職人の話Vol.2 株式会社福澤製作所 福澤直幸さん
足立区の工場で働いている人に日々のお仕事から暮らしまで作り手の人柄にスポットを当てた「職人の話」。
第二回目は、株式会社福澤製作所の福澤直幸さんです。
他でアルバイトするくらいなら、ここでやれって親父に言われてはじめただけなんだよね。
祖父は家具職人をやってたんだけど、江戸っ子に憧れた長野県民なんだよ。
親父はここで旋盤でカメラの部品をつくってた。ほとんど何やってたかはよく知らないんだよね。話さないから、そういうこと。でも研究熱心で、普通そうやって使わないよっていう機械の使い方をしたりとか、レーザー加工機を突然導入したりして。自分はいじれないから、アイデアは出すけど機械やパソコンの操作は人任せで。
もともと設計のことを勉強したことないんだよね。
他でアルバイトするくらいなら、ここでやれって親父に言われて。営業先を周って打ち合わせしたものを上から見て、横から見て、こうだなって確認して。作ってみないとわからないのは今も同じ。だからすごいサンプルあるでしょ。
自動販売機の修理屋で働いてたんだけどね。兄貴が戻ってくるっていうからお前も戻ってこいって言われて戻ったら、兄貴はアメリカに行っちゃって帰ってこなかった(笑)

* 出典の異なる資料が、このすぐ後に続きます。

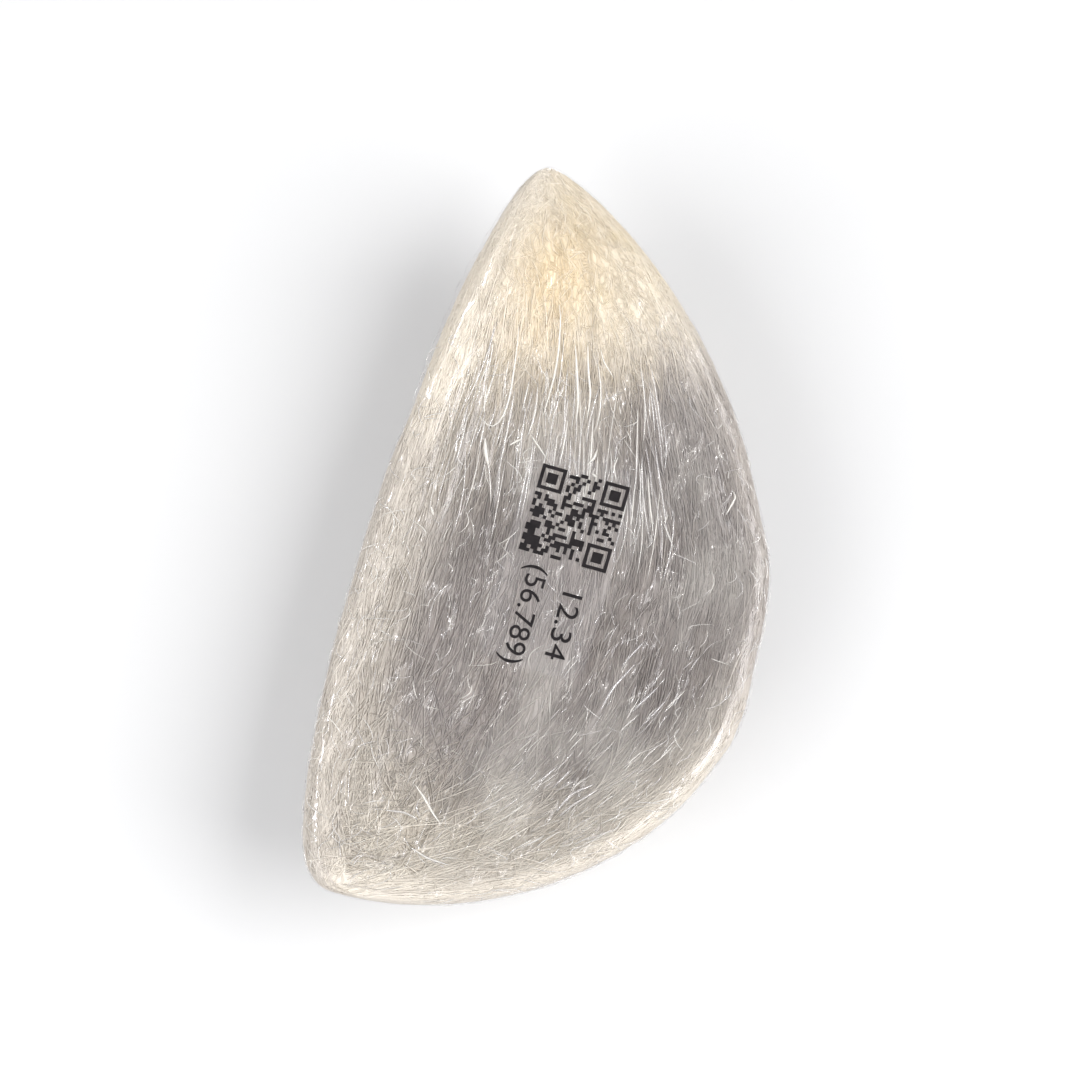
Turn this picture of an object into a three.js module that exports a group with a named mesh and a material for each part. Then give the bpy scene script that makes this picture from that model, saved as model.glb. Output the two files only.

継いだという感じはないんだけどね。親父の代と作っているものは違うし、機械は引き継いでるけど。
工場の隣でずっと育ってきたけど、それが影響してるかっていうと特になにも(笑)
親父は絵を描くのも好きで。それで兄貴も描いてたから、僕も小学生の時は漫画ばっかり描いてた。ゲゲゲの鬼太郎とか藤子不二雄とかね。姉貴も服飾関係なので、そういう家庭の影響はあるかもしれない。
まずは作ってみる。できないことも説明できるようにね。
これはね、角Rがすぐわかるツール。こっちは金属の板厚を曲げたときの内径と外径がどのくらいかわかるようにしたもの。
こういうのを作って、取引先に配ってたんだよね。口でできないっていうより、見たほうが早いでしょ。
でも、できないと思っていても、それがダメならこれ、またそれがダメならこれって繰り返しているうちにできたりとかね。
だめだと思っていても、取引先がこだわっている所がそこじゃなかったりする場合があるんだよね。図面通りじゃなくても雰囲気があってればいいとか。
特注家具だからそういうこともたまにある。
相談に答え続けている感じはあるかなぁ。蓄積されている実感はないけど(笑) 仕事が仕事を生んで人づてでここまでやっているかな。 足立区イコー会(足立区の製造業の企業が多く集まる経営に特化した、足立区で最も歴史がある異業種交流グループ)でも同じ金属加工業でも皆やれることが違うしね。 そっちでできない?って話があったり、逆もあったりして。
不便なことがあったら自分でつくってみたりはしてるかな。椅子とか、コピー用紙の裏紙を置いておくやつとか。足立道具店のサンプルもたくさんつくったから、日本一ドアフック使ってるかも。
かまくらとスキーだけかなぁ。誘われるから行くんだけど、それ以外はずっと西新井にいるよ。
もう20年くらいになるかな?毎年かまくらづくりしてるんだよね。
元はと言えば齋藤さん(カブ・デザイン代表)の旦那さんがはじめたことなんだけど。
人が20人くらい入る巨大なかまくらを1日半かけて作るんだよ。中で米沢のもつ煮とお酒を飲みたいがために。
僕は行ける時に行くだけだけど、楽をしたいから自分でかまくらをつくるための治具を金属で作って、それを持って行ってる。(笑)
こんなに続くとは思わなかったよね。でも1回目失敗したから、次はここを直してって言うのを繰り返して20年…(笑)
今はそれと、志賀高原のスキーに行くこと。それも最初は先輩から誘われてスキーをはじめて。その二つくらいしか行ってなくてあとはずっと西新井にいる。生まれも西新井だし、初めて3日以上離れたのが盲腸で入院した時くらいじゃないかな。最近は上野とかも遠いって思っちゃう(笑)
なんでも自然と受け入れているのは末っ子だからかな
工場もやりたいと思ったわけじゃないし、スキーもかまくらも、誘われたからやってる。カブ・デザインが事務所としてここを使うようになったのもね、自然と受け入れてますし(笑)
モノづくりも同じで、僕はやれることをできるだけやるだけ。できないと思ったとしても、できないことを説明するためのサンプルをつくったりしているから、そうすると話が次に進んだりね。
まずは口だけじゃなくて、やってみてカタチにするという所を信頼してもらえてるのかなとは思います。